• [What you need to do]:
From the records below, copy out exactly the lines from the one containing "Turn this picture" to the one containing "CORNER_ANGLE = math.radians(95.5)", both included. Add nothing else.

[3D code data]
☆ ☆ ☆ ☆ ☆ ☆ ☆

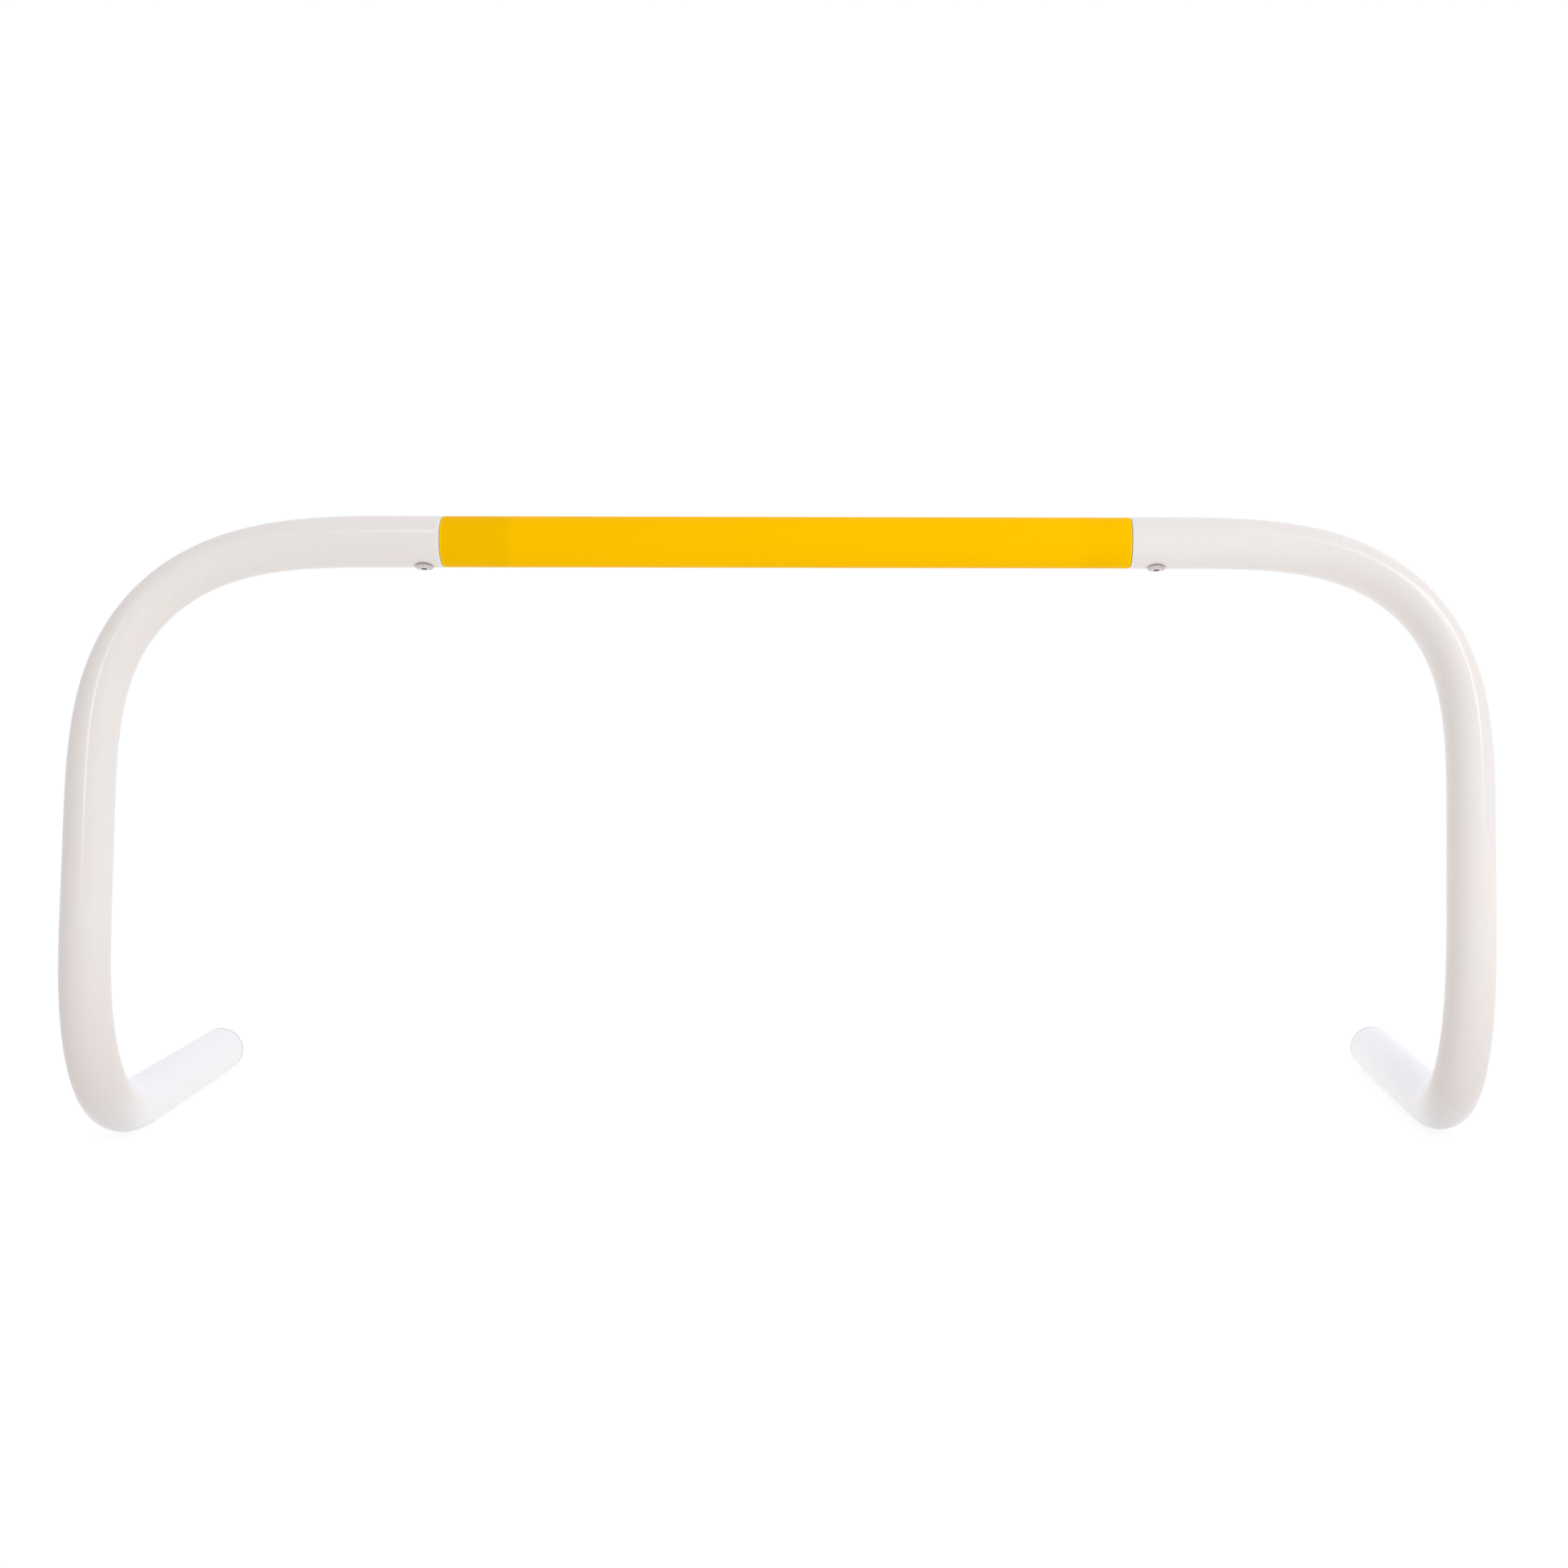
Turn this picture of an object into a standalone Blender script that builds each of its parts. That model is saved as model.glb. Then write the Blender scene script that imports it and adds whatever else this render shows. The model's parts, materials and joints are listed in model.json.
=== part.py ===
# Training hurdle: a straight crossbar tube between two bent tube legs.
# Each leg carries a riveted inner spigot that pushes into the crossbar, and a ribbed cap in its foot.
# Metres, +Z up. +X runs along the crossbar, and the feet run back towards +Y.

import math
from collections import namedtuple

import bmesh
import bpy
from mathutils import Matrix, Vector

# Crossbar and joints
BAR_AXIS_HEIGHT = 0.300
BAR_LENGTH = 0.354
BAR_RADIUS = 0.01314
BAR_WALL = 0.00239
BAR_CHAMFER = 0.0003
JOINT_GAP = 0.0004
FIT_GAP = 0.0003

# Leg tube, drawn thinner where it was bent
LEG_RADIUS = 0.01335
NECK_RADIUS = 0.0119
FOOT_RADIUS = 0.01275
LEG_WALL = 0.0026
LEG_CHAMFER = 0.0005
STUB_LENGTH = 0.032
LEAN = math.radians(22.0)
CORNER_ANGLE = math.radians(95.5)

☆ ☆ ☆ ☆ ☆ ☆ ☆

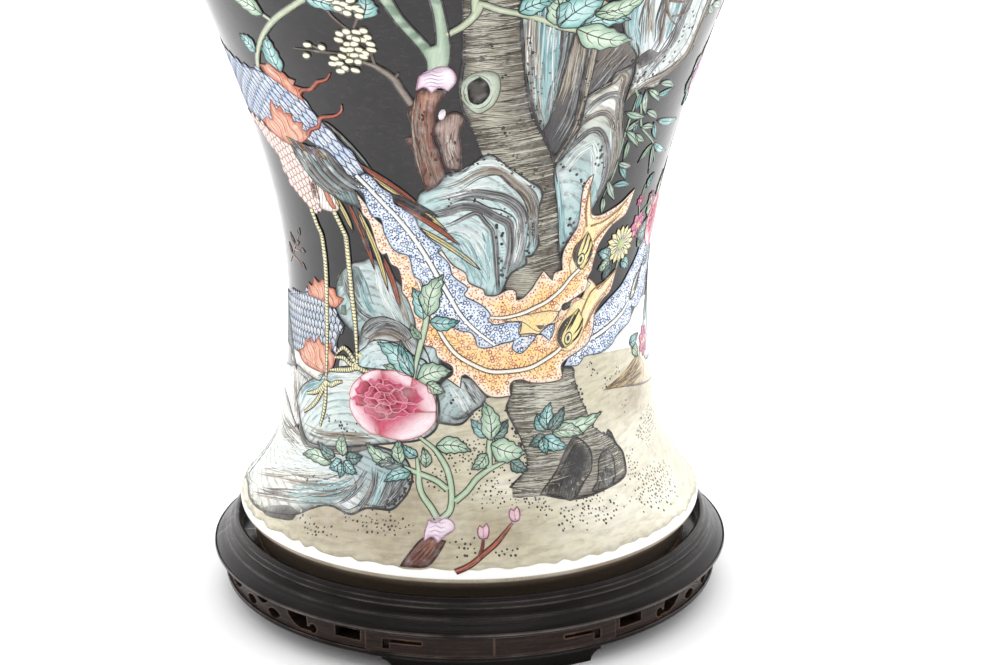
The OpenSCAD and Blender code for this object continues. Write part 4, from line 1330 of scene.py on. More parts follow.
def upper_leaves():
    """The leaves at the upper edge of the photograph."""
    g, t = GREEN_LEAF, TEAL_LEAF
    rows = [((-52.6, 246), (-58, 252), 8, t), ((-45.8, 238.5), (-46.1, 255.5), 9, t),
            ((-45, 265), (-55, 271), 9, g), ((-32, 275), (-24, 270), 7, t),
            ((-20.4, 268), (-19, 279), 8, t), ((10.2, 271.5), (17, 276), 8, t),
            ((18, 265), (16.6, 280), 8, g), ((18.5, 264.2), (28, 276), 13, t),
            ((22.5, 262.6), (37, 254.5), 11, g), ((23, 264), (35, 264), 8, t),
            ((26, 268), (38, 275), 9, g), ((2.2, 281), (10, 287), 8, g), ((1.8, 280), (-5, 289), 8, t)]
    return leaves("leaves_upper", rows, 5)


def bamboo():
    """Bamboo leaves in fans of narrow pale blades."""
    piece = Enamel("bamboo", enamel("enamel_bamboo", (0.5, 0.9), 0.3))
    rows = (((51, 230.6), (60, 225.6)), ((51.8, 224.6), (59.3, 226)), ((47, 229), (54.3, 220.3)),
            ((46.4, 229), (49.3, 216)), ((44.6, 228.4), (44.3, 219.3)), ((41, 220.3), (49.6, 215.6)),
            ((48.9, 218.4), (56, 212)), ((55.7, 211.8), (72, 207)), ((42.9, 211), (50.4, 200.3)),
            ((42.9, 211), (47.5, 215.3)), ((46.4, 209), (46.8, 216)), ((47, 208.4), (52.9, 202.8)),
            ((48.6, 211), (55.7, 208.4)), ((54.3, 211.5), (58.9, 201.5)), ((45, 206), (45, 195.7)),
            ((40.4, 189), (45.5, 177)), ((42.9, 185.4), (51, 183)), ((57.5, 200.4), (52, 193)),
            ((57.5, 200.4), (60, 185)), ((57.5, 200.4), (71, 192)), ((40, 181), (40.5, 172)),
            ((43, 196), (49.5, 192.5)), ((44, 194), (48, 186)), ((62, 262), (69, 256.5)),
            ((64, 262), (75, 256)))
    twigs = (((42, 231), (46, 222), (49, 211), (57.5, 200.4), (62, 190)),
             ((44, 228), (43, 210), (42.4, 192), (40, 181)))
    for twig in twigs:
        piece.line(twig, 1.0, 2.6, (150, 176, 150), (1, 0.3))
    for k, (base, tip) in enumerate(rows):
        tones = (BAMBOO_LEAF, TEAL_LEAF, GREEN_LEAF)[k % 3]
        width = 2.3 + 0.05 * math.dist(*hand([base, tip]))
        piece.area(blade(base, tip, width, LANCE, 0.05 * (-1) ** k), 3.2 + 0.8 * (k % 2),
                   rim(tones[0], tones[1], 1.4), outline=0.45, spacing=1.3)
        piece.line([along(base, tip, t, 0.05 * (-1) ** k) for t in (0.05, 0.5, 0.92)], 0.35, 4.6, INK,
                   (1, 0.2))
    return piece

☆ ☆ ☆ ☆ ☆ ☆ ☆

• [Task result]:
Turn this picture of an object into a standalone Blender script that builds each of its parts. That model is saved as model.glb. Then write the Blender scene script that imports it and adds whatever else this render shows. The model's parts, materials and joints are listed in model.json.
=== part.py ===
# Training hurdle: a straight crossbar tube between two bent tube legs.
# Each leg carries a riveted inner spigot that pushes into the crossbar, and a ribbed cap in its foot.
# Metres, +Z up. +X runs along the crossbar, and the feet run back towards +Y.

import math
from collections import namedtuple

import bmesh
import bpy
from mathutils import Matrix, Vector

# Crossbar and joints
BAR_AXIS_HEIGHT = 0.300
BAR_LENGTH = 0.354
BAR_RADIUS = 0.01314
BAR_WALL = 0.00239
BAR_CHAMFER = 0.0003
JOINT_GAP = 0.0004
FIT_GAP = 0.0003

# Leg tube, drawn thinner where it was bent
LEG_RADIUS = 0.01335
NECK_RADIUS = 0.0119
FOOT_RADIUS = 0.01275
LEG_WALL = 0.0026
LEG_CHAMFER = 0.0005
STUB_LENGTH = 0.032
LEAN = math.radians(22.0)
CORNER_ANGLE = math.radians(95.5)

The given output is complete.